Avakian, too, had ideas and recalled that “[Stearns] and Jerry encouraged me to write again to Brunswick about starting a reissue program. This time I went well beyond the Hot Fives and Sevens, writing pages and pages of specifics concerning more than a dozen artists and citing the need for annotated albums because there was so little published information about the music and the performers. I got a brief acknowledgement letter in return, but nothing more.”
Perhaps part of the reason Avakian didn’t get a response is because of the labels were going through a time of transition. “By the end of 1939, the popular acceptance of swing music had aroused a glimmer of interest in its origins,” Avakian wrote. “The Columbia Broadcasting System had just bought the bankrupt American Recording Corporation and started phasing out its principal label name, Brunswick. Edward Wallerstein, president of the newly revived Columbia Records label, decided that the time was right for the company to embark on a serious program of jazz reissues.”
John Hammond, a cornerstone of the American Recording Corporation, was retained by Columbia and was approached by Wallerstein “to inaugurate a reissue program, to be called ‘Hot Jazz Classics,'” Avakian recalled. “But John had helped launch the bandleading careers of Benny Goodman and Count Basie and was more interested in new record production. He told Mr. Wallerstein, ‘A young fellow I know writes a collector’s column for Tempo; he could do it better than I can, and he’s at Yale University, just 25 miles from our factory at Bridgeport.”

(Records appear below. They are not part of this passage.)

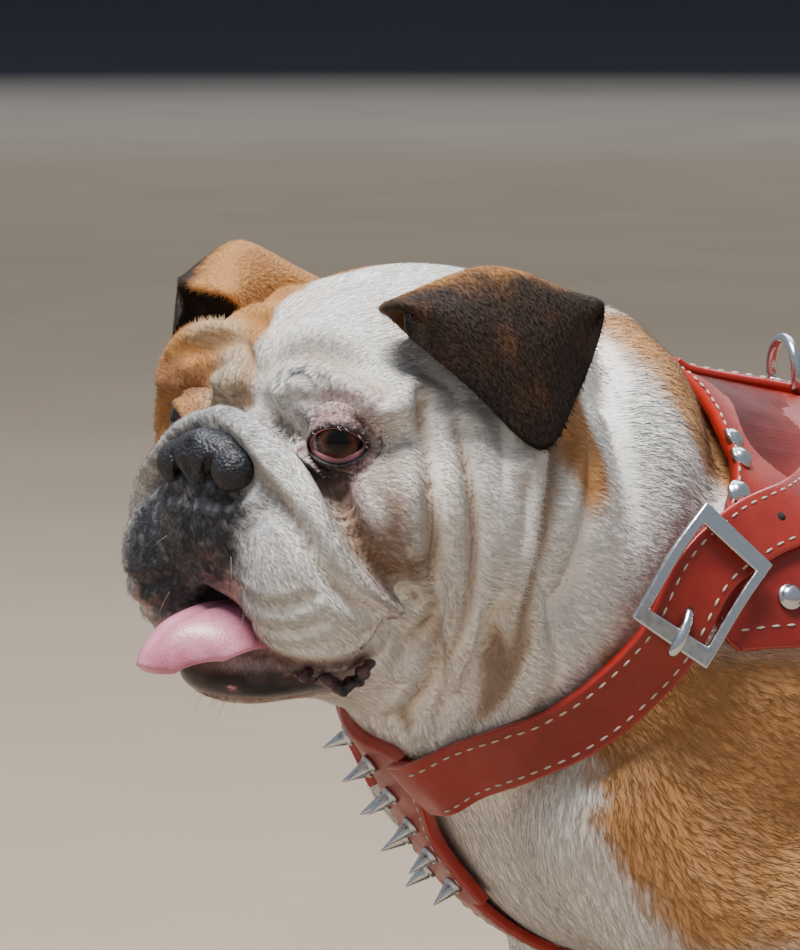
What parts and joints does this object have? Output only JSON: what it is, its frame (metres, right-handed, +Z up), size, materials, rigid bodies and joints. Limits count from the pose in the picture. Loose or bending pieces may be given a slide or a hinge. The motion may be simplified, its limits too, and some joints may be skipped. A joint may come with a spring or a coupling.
{
  "type": "english bulldog",
  "caption": "Life-size still model of a standing English bulldog with its head turned, mouth open and tongue out, in a studded leather harness.",
  "frame": {"origin": "on the floor, under the middle of the dog's bounding box", "axes": "+Z up, +X towards the tail and -X towards the head, -Y the dog's left side"},
  "size_m": [0.6206, 0.3178, 0.4559],
  "materials": {
    "coat": "short flat fur, white with tan patches",
    "ear_coat": "short velvety fur, tan ridge and dark brown flap",
    "eye": "wet cornea over a dark brown iris",
    "nose": "moist pebbled blue-black nose leather",
    "tongue": "moist pink",
    "leather": "smooth red harness leather, stitched",
    "nickel": "nickel plate, polished"
  },
  "bodies": {
    "root": {"head": "coat", "jaw": "coat", "tongue": "tongue", "nose": "nose", "neck": "coat", "torso": "coat", "tail": "coat", "eye_left": "eye", "ear_left": "ear_coat", "foreleg_left": "coat", "forepaw_left": "coat", "hindleg_left": "coat", "hindpaw_left": "coat", "eye_right": "eye", "ear_right": "ear_coat", "foreleg_right": "coat", "forepaw_right": "coat", "hindleg_right": "coat", "hindpaw_right": "coat", "saddle": "leather", "spine_strip": "leather", "ring": "nickel", "breast_plate": "leather", "breast_strap": "leather", "girth": "leather", "strap_left": "leather", "buckle_left": "nickel", "prong_left": "nickel", "stud_left_1": "nickel", "stud_left_2": "nickel", "stud_left_3": "nickel", "stud_left_4": "nickel", "stud_left_5": "nickel", "stud_left_6": "nickel", "stud_left_7": "nickel", "strap_right": "leather", "buckle_right": "nickel", "prong_right": "nickel", "stud_right_1": "nickel", "stud_right_2": "nickel", "stud_right_3": "nickel", "stud_right_4": "nickel", "stud_right_5": "nickel", "stud_right_6": "nickel", "stud_right_7": "nickel", "spike_1": "nickel", "spike_2": "nickel", "spike_3": "nickel", "spike_4": "nickel", "spike_5": "nickel", "spike_6": "nickel", "spike_7": "nickel", "spike_8": "nickel", "spike_9": "nickel", "spike_10": "nickel"}
  },
  "joints": []
}
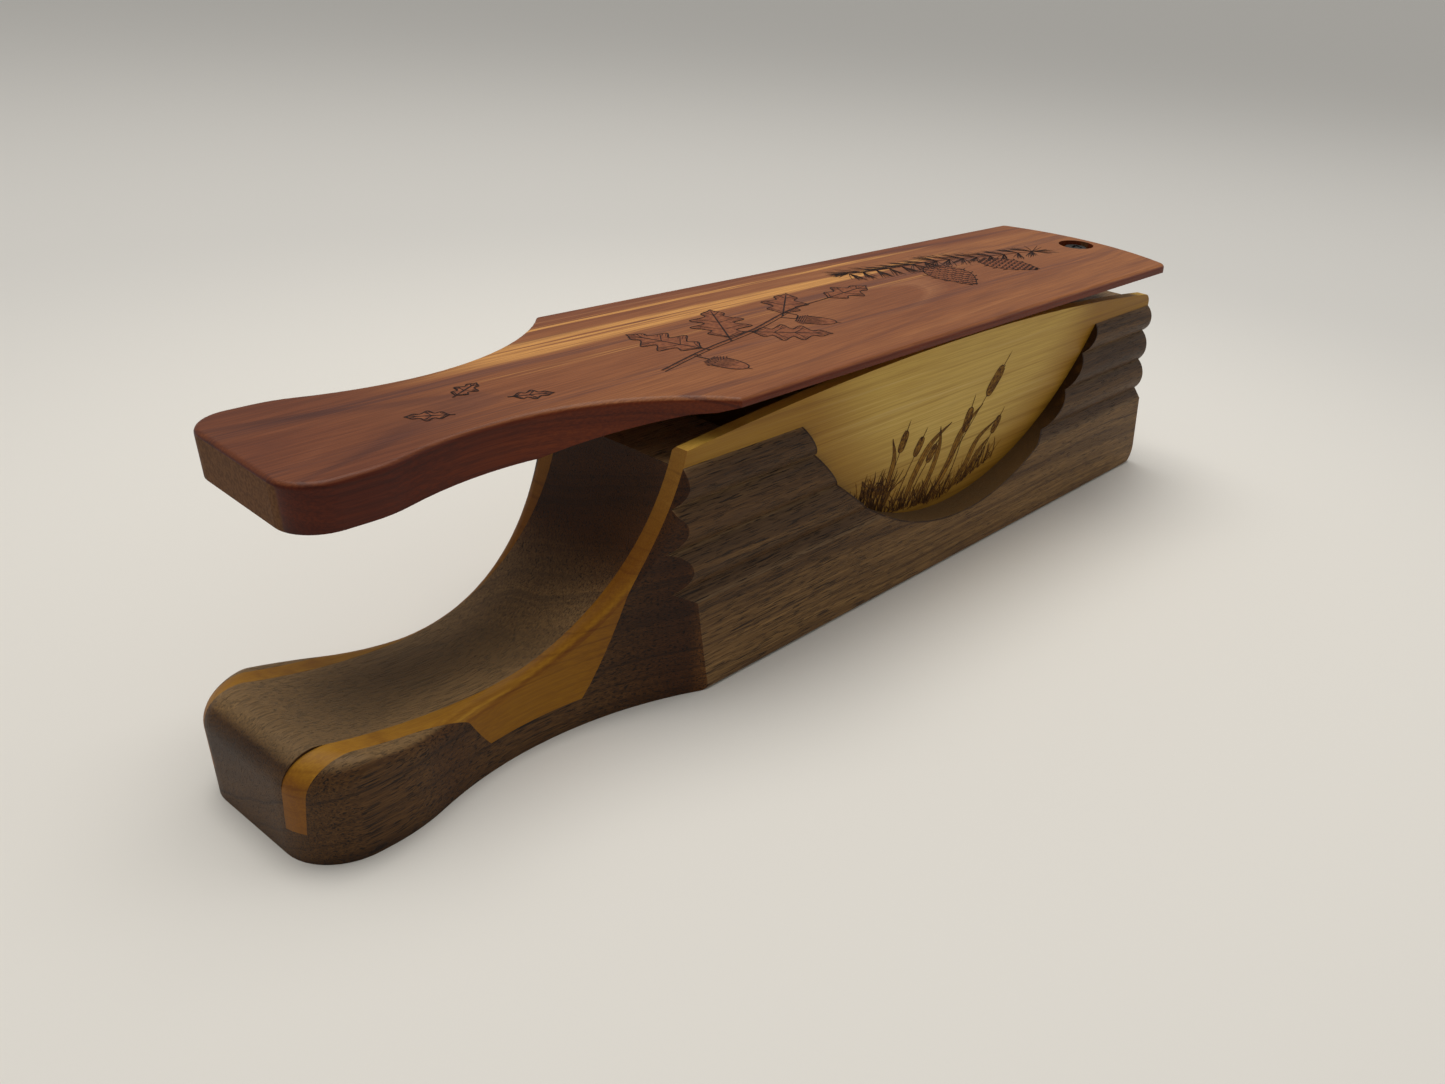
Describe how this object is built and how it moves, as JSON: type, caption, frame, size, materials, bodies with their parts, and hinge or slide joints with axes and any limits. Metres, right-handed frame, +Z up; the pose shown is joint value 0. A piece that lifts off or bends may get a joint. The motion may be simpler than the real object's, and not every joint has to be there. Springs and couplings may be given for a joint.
{
  "type": "box call",
  "caption": "Paddle box call: long wooden sound box with a shaped handle, crowned edges and a cedar paddle lid on a sprung pivot screw.",
  "frame": {"origin": "centre of the bottom of the wooden box, on the face that it stands on", "axes": "+X from the handle towards the pivot screw, +Y to the left, +Z up through the paddle"},
  "size_m": [0.286, 0.0744, 0.0696],
  "materials": {
    "walnut": "satin",
    "poplar": "satin",
    "cedar": "satin",
    "screw_steel": "satin",
    "washer_steel": "satin",
    "spring_steel": "polished"
  },
  "bodies": {
    "box": {"base_board": "walnut", "handle_core": "walnut", "far_block": "walnut", "sound_board_left": "poplar", "sound_board_right": "poplar", "cheek_left": "walnut", "cheek_right": "walnut", "handle_cheek_left": "walnut", "handle_cheek_right": "walnut", "pivot_spring": "spring_steel"},
    "screw": {"pivot_screw": "screw_steel"},
    "swivel": {"head_washer": "washer_steel"},
    "lid": {"paddle": "cedar", "spring_washer": "washer_steel"}
  },
  "joints": [
    {"name": "paddle_swing", "type": "hinge", "parent": "box", "child": "swivel", "pos_m": [0.129, 0, 0.066], "axis": [0, 0, 1], "range_deg": [-42, 48]},
    {"name": "paddle_lift", "type": "hinge", "parent": "swivel", "child": "lid", "pos_m": [0.12411, 0.00024, 0.0661], "axis": [0.0488, 0.9988, 0], "range_deg": [0, 6], "deforming": ["pivot_spring"]},
    {"name": "screw_turn", "type": "hinge", "parent": "box", "child": "screw", "pos_m": [0.129, 0, 0.054], "axis": [0, 0, 1], "range_deg": [-180, 180]}
  ]
}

By this point, though, Avakian was busy helping Decca records on a groundbreaking project, mostly because they answered his letter first. “I started writing letters to record companies urging that jazz — including reissues of unavailable classics — should be released in album form, because it was worthy of preservation and study beyond the three-minute 78-rpm side, and with extensive annotation similar to those in classical albums for symphonies, operas, etc., complete with histories of the music, its performers and their historic significance,” he told NPR in 2010. “My first answer came years later — a one-cent postcard from Decca, inviting me to stop by during my 1939 summer vacation to discuss my idea … beginning with new recordings by the pioneers of the three cities where jazz became established — New Orleans, Chicago and Kansas City.”
Decca put Avakian in charge of producing new sessions featuring guitarist Eddie Condon’s group in October 1939, to be featured on Chicago Jazz, the first jazz concept album featuring new recordings with a common theme, liner notes, and session photos. Again, from the NYPL, here’s a period photo of Condon and Avakian:

But Avakian didn’t go on to produce Decca’s New Orleans Jazz and Kansas City Jazz sets (those honors went to Steve Smith of the Hot Record Society and Dave Dexter Jr., respectively) because by early 1940, Avakian had heard back from Columbia Records. Here’s more from JazzTimes:
“Mr. Wallerstein invited me to come to a meeting on Washington’s Birthday in 1940 at which the reissue idea would be discussed. He began by asking Mr. L. J. Morrison, the factory manager, to read some letters from the public about reissuing jazz. Mr. Morrison read one, and as he glanced with some misgiving at the pages of enclosures, I spoke up.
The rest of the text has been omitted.